TASK TO CARRY OUT »
Write out, word for word, only the data from its first line to the line containing "LMAX = L2 + (RING_HI[2] - 1.2 - cz_)".

SOURCE DATA »
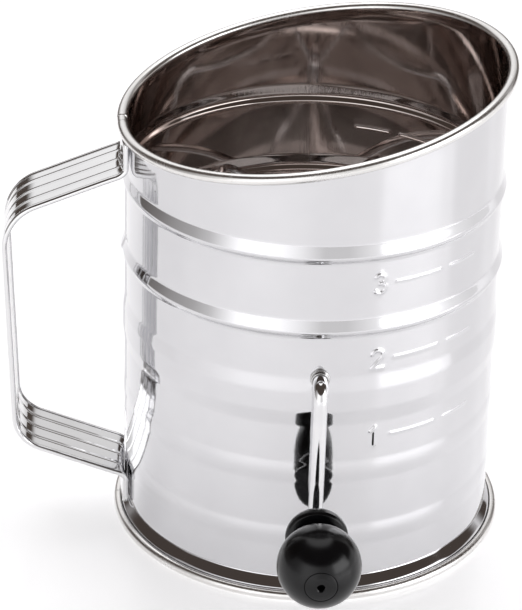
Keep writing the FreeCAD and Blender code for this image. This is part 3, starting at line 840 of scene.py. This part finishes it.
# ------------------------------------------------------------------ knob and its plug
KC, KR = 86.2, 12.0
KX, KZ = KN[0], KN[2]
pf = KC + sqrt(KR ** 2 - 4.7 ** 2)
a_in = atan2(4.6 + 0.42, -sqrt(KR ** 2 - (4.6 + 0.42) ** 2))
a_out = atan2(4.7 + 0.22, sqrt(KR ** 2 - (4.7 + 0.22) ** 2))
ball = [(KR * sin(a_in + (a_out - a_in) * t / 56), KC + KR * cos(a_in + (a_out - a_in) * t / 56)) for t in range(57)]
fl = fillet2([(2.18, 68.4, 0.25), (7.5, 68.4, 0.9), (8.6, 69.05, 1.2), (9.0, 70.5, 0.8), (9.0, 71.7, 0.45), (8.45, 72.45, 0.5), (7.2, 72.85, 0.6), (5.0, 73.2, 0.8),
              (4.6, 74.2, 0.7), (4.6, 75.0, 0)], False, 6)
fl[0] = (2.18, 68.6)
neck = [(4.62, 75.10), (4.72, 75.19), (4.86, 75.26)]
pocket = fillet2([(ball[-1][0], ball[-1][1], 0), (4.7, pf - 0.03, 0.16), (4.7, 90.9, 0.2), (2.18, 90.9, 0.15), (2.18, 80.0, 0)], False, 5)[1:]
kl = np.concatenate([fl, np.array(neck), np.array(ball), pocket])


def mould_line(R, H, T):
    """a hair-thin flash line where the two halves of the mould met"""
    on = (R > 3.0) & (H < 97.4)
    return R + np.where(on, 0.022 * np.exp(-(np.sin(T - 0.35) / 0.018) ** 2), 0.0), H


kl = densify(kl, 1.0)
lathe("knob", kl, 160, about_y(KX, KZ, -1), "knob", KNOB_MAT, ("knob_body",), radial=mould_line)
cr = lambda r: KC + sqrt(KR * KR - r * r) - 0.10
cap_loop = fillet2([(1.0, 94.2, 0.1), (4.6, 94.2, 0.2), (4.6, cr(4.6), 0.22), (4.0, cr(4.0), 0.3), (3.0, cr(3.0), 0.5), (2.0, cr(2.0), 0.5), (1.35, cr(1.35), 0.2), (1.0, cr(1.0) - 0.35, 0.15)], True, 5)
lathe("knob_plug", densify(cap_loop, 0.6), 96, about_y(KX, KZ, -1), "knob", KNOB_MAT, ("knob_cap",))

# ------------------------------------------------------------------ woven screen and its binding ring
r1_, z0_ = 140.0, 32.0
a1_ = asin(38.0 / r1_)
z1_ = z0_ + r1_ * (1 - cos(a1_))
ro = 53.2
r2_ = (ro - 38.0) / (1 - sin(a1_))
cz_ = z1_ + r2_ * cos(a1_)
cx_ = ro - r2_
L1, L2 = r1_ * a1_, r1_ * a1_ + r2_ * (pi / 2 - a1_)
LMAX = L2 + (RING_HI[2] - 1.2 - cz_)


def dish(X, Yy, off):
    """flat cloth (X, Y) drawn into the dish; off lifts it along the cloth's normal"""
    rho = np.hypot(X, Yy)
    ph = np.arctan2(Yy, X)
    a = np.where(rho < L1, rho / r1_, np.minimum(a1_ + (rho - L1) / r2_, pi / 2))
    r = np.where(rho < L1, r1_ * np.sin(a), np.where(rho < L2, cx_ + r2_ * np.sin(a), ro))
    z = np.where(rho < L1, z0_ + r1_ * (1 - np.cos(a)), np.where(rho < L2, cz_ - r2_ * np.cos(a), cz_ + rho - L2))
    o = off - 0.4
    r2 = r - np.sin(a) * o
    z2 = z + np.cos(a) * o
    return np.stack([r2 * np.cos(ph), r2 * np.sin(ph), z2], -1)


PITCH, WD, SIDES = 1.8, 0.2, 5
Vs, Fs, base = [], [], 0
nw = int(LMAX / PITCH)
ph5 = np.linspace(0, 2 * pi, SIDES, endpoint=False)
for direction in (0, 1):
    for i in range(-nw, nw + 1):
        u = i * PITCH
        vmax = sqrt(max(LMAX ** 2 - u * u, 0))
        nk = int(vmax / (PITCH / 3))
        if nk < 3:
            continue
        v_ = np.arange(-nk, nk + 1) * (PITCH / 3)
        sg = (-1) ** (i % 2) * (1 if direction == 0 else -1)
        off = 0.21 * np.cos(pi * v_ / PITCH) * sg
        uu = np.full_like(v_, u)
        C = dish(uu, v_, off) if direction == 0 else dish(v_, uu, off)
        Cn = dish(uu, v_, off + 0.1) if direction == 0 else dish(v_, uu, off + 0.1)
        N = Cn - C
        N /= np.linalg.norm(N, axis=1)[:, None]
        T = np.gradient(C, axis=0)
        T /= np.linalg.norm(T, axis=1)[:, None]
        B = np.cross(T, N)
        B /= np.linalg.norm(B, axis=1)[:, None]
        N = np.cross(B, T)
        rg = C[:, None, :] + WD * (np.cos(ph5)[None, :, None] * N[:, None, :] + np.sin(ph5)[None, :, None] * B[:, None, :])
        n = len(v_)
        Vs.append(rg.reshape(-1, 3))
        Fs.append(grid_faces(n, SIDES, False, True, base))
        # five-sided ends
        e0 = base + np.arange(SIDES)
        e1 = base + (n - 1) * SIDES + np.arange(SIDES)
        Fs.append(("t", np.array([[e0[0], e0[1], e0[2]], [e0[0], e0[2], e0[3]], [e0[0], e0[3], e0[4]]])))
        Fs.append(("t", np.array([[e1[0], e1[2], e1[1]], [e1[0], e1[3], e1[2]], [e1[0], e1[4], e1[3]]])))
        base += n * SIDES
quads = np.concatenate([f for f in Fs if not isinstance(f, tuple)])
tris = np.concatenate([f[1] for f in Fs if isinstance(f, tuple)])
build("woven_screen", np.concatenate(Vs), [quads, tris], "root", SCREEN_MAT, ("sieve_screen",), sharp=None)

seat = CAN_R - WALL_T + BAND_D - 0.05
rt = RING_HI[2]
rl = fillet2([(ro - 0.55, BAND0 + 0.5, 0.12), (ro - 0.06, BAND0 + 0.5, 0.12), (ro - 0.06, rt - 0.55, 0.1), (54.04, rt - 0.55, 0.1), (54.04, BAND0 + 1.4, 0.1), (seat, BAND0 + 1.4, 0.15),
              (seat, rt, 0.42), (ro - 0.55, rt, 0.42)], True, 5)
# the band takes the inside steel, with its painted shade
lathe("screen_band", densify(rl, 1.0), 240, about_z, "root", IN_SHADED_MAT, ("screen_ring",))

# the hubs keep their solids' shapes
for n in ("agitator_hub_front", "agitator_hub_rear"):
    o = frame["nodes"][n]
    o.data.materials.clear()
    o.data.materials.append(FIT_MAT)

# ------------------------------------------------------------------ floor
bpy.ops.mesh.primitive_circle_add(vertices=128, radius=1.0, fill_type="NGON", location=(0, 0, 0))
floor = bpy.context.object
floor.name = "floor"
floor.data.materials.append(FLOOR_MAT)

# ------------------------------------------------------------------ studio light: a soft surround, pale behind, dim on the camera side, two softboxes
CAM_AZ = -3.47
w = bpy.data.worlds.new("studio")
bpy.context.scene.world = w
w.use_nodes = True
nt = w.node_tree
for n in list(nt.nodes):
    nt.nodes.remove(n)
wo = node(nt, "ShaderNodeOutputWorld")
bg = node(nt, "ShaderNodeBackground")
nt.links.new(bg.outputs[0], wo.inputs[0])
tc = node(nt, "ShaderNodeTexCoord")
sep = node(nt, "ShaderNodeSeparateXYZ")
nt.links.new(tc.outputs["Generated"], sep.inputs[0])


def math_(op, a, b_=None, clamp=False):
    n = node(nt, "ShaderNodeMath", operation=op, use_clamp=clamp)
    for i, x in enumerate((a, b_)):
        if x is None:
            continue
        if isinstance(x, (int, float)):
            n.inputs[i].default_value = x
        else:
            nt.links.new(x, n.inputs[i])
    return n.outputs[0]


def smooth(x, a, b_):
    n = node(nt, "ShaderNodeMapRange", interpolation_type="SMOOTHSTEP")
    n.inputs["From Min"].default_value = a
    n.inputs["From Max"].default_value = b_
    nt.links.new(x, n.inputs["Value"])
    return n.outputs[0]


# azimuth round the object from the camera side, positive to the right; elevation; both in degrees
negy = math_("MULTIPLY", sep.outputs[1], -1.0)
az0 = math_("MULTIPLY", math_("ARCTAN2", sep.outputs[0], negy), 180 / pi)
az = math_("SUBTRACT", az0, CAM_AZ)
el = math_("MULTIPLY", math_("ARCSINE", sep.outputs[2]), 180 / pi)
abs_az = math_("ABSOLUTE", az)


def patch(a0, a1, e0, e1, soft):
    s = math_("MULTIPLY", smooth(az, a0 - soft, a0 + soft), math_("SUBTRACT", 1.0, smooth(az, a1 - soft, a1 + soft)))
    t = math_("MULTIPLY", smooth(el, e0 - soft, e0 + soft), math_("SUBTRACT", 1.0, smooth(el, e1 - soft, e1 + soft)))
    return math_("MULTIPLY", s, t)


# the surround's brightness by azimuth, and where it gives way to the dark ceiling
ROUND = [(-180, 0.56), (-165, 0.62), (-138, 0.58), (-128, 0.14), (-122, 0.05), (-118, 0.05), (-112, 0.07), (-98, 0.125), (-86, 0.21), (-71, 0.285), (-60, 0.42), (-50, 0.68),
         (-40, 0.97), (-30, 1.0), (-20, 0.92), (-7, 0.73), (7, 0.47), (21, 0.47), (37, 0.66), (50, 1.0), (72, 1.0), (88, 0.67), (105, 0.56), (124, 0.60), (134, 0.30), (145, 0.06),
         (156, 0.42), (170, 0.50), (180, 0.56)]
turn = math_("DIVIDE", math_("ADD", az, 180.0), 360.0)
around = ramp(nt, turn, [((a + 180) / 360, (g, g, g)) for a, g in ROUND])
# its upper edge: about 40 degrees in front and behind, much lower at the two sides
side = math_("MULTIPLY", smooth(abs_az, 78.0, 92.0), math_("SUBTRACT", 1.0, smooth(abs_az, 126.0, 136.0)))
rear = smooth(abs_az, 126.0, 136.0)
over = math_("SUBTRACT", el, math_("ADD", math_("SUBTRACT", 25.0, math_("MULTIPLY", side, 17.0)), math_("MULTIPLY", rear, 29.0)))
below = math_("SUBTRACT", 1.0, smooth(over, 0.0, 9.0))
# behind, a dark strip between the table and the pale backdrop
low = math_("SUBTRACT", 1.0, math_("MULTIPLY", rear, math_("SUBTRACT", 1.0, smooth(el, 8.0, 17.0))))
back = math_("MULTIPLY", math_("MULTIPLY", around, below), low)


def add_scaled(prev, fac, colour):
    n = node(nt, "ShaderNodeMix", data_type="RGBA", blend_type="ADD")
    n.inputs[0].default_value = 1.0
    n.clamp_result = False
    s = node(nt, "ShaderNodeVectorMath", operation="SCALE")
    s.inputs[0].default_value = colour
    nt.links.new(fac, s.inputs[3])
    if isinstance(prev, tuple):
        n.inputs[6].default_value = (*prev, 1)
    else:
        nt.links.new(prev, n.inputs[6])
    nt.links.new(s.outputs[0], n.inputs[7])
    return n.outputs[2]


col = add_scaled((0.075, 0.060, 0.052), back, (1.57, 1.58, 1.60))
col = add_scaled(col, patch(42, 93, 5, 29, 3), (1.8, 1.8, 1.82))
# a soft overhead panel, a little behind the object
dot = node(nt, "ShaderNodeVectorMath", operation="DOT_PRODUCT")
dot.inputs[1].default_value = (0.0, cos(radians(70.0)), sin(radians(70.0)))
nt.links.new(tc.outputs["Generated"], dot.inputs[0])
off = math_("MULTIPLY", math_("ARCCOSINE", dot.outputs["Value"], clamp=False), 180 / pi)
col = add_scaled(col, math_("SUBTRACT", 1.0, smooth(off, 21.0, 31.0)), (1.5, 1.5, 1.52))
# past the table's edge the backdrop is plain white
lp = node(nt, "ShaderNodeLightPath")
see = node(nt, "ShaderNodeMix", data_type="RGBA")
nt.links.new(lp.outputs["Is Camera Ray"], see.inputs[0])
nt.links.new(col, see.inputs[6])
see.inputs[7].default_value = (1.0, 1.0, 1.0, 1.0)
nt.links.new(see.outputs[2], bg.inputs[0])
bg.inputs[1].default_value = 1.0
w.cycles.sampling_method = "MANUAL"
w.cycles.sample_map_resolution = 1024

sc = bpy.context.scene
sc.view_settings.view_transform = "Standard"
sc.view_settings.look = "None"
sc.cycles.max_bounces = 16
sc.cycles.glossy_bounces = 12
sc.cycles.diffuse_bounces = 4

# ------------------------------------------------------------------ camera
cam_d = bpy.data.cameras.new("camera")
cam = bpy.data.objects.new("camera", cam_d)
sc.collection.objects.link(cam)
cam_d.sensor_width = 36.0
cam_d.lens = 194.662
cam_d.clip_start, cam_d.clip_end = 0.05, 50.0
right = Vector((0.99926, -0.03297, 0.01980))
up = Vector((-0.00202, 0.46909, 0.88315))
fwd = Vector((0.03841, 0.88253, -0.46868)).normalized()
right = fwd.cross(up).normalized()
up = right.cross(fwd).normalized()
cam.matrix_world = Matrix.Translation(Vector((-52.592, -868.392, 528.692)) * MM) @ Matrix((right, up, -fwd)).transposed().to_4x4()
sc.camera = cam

THE COMPLETED TASK »
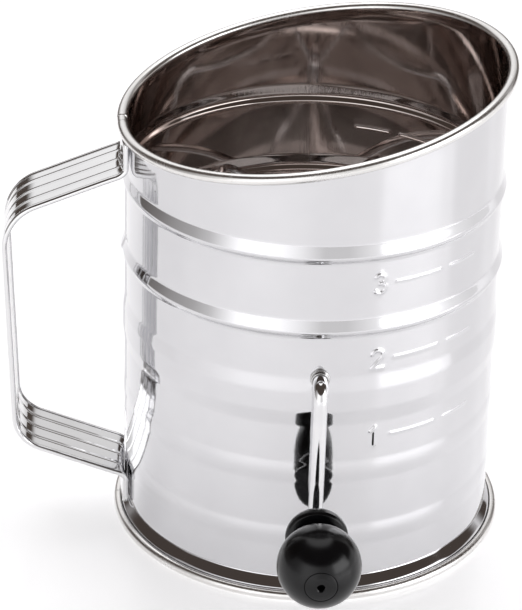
Keep writing the FreeCAD and Blender code for this image. This is part 3, starting at line 840 of scene.py. This part finishes it.
# ------------------------------------------------------------------ knob and its plug
KC, KR = 86.2, 12.0
KX, KZ = KN[0], KN[2]
pf = KC + sqrt(KR ** 2 - 4.7 ** 2)
a_in = atan2(4.6 + 0.42, -sqrt(KR ** 2 - (4.6 + 0.42) ** 2))
a_out = atan2(4.7 + 0.22, sqrt(KR ** 2 - (4.7 + 0.22) ** 2))
ball = [(KR * sin(a_in + (a_out - a_in) * t / 56), KC + KR * cos(a_in + (a_out - a_in) * t / 56)) for t in range(57)]
fl = fillet2([(2.18, 68.4, 0.25), (7.5, 68.4, 0.9), (8.6, 69.05, 1.2), (9.0, 70.5, 0.8), (9.0, 71.7, 0.45), (8.45, 72.45, 0.5), (7.2, 72.85, 0.6), (5.0, 73.2, 0.8),
              (4.6, 74.2, 0.7), (4.6, 75.0, 0)], False, 6)
fl[0] = (2.18, 68.6)
neck = [(4.62, 75.10), (4.72, 75.19), (4.86, 75.26)]
pocket = fillet2([(ball[-1][0], ball[-1][1], 0), (4.7, pf - 0.03, 0.16), (4.7, 90.9, 0.2), (2.18, 90.9, 0.15), (2.18, 80.0, 0)], False, 5)[1:]
kl = np.concatenate([fl, np.array(neck), np.array(ball), pocket])


def mould_line(R, H, T):
    """a hair-thin flash line where the two halves of the mould met"""
    on = (R > 3.0) & (H < 97.4)
    return R + np.where(on, 0.022 * np.exp(-(np.sin(T - 0.35) / 0.018) ** 2), 0.0), H


kl = densify(kl, 1.0)
lathe("knob", kl, 160, about_y(KX, KZ, -1), "knob", KNOB_MAT, ("knob_body",), radial=mould_line)
cr = lambda r: KC + sqrt(KR * KR - r * r) - 0.10
cap_loop = fillet2([(1.0, 94.2, 0.1), (4.6, 94.2, 0.2), (4.6, cr(4.6), 0.22), (4.0, cr(4.0), 0.3), (3.0, cr(3.0), 0.5), (2.0, cr(2.0), 0.5), (1.35, cr(1.35), 0.2), (1.0, cr(1.0) - 0.35, 0.15)], True, 5)
lathe("knob_plug", densify(cap_loop, 0.6), 96, about_y(KX, KZ, -1), "knob", KNOB_MAT, ("knob_cap",))

# ------------------------------------------------------------------ woven screen and its binding ring
r1_, z0_ = 140.0, 32.0
a1_ = asin(38.0 / r1_)
z1_ = z0_ + r1_ * (1 - cos(a1_))
ro = 53.2
r2_ = (ro - 38.0) / (1 - sin(a1_))
cz_ = z1_ + r2_ * cos(a1_)
cx_ = ro - r2_
L1, L2 = r1_ * a1_, r1_ * a1_ + r2_ * (pi / 2 - a1_)
LMAX = L2 + (RING_HI[2] - 1.2 - cz_)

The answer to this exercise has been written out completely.